Thus, we discuss a result found in [18], which shows that due to the pressure anisotropy, while the transverse pressure increases with the magnetic field, the parallel pressure decreases, reaching zero value at a magnetic field strength, which is of the order of the one needed to produce a significant effect under the isotropic neutron-system EOS assumption [13]. This result indicates that, for the magnetic-field range where the system pressure has a positive magnetic pressure, the effect of the B-AMM interaction has a negligibly small effect on the system EOS, similar to the case of charged particles studied in [12]. Another factor that up to now has not been taken into consideration is the effect of the quantum field theory (QFT) contribution to the neutron-system EOS. As shown in [18], this contribution plays an important role for this effective model by pushing the system, through the magneto-hydrostatic equilibrium between the matter and gravitational pressures, to higher density values, corresponding to baryonic chemical potentials of the order of several GeV. Under these conditions, it is naturally expected that other exotic degrees of freedom, such as hyperons, emerge in the magnetized scenario.
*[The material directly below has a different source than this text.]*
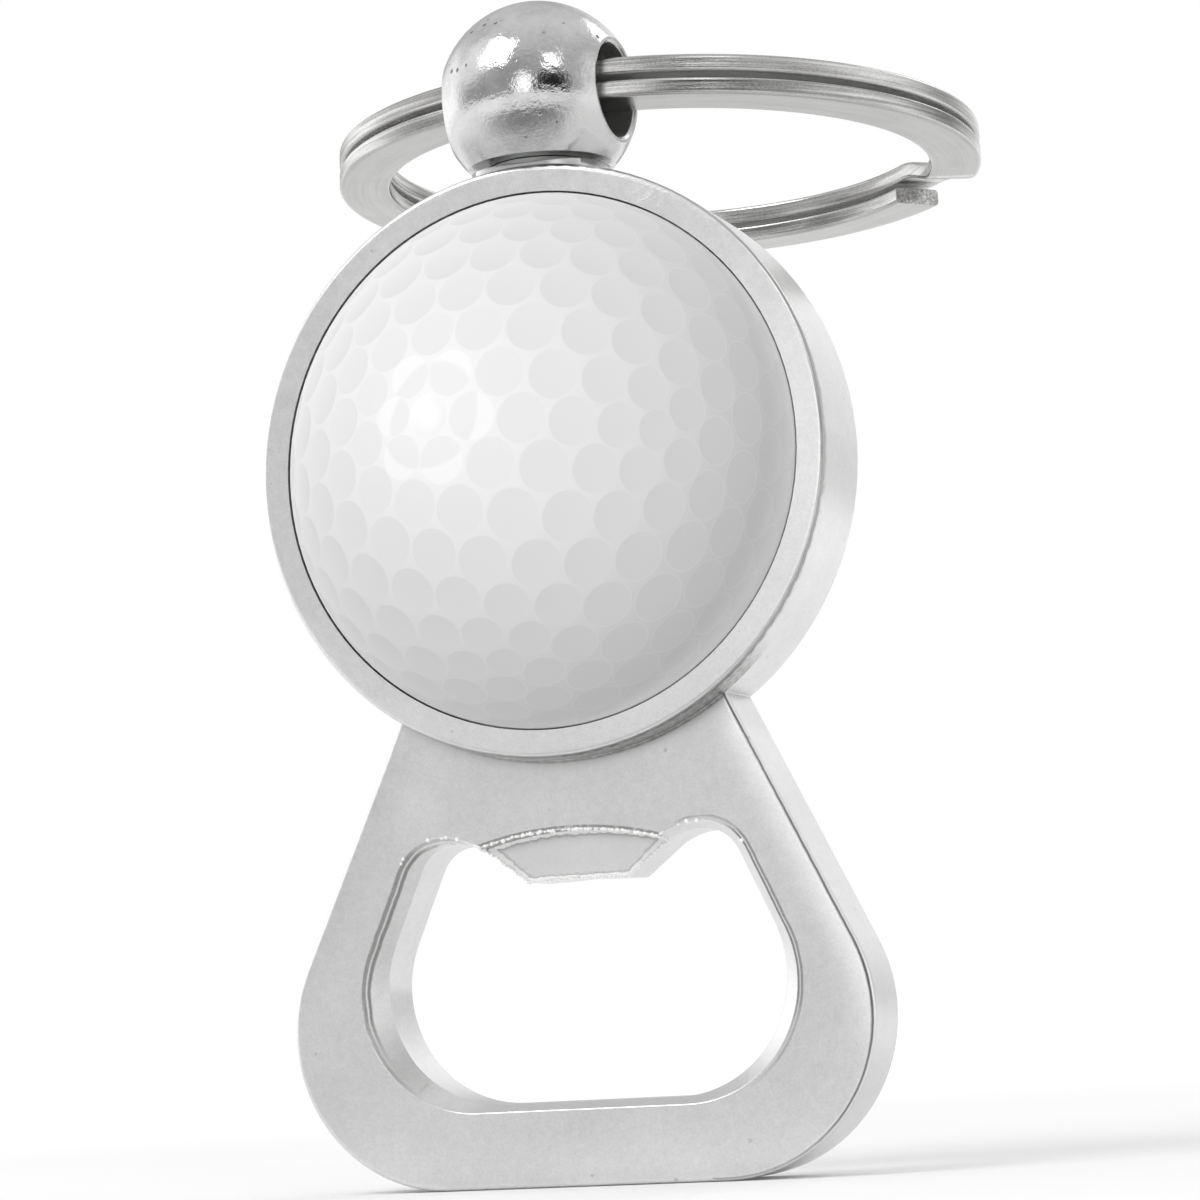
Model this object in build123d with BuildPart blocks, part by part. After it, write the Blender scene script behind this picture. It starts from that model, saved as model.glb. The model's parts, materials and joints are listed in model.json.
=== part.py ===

This fact implies that the magnetic field implicitly helps to soften the EOS of nuclear matter.

We also discuss how the QFT contribution to the system magnetization is not negligible at sufficiently strong fields. This implies that the product of the neutron magnetic moment by the relative number of polarized particles only gives the real system magnetization in the weak-field approximation (i.e., fields smaller than ${10}^{14}$ G), where it coincides with the more general formula, $M=-\partial {\Omega }_N/\partial B$, where ${\Omega }_N$ includes the QFT contribution to the thermodynamic potential, ${\Omega }_{QFT}$.

Finally, we show that the magnetized many-particle neutron system exhibits paramagnetic behavior, as shown by the dependence on temperature of the system magnetic susceptibility, which satisfies Curie’s law in the high-temperature regime at a fixed particle-number density.

2. The Effective Model

We consider an effective theory in which the neutrons, although electrically neutral, interact with a magnetic field via their anomalous magnetic moment (AMM). The magnetic field is taken to be uniform in the $\widehat{z}$ direction. The effective Lagrangian density is then given by

$$\mathcal{L}={\overline{\Psi }}_N(i{\gamma }_{\mu }{\partial }^{\mu }-M_N+i{k}_N{\sigma }_{\mu \nu }{F}^{\mu \nu }){\Psi }_N,$$

(1)

where $k_N$ represents the neutron’s anomalous magnetic moment given by $k_N={\mu }_N{g}_N/2$, ${\mu }_N=\left|e\right|\hslash /2M_P=3.15\times {10}^{-18}$ MeV/G is the nuclear magneton, $M_P$ is the proton mass and $g_N=-3.82$ is the Land$\acute{e}$ g-factor for the neutron [19,20]. The negative sign of $g_N$ indicates that the neutron’s magnetic moment is similar to that of a negatively charged particle. In Equation (1), $M_N=939.56$ MeV is the neutron mass, ${\sigma }_{\mu \nu }=\frac{i}{2}[{\gamma }_{\mu },{\gamma }_{\nu }]$ and $F^{\mu \nu }$ are the electromagnetic field strength tensor corresponding to the applied uniform and constant magnetic field in the z direction, respectively (i.e., $B=F^{21}$).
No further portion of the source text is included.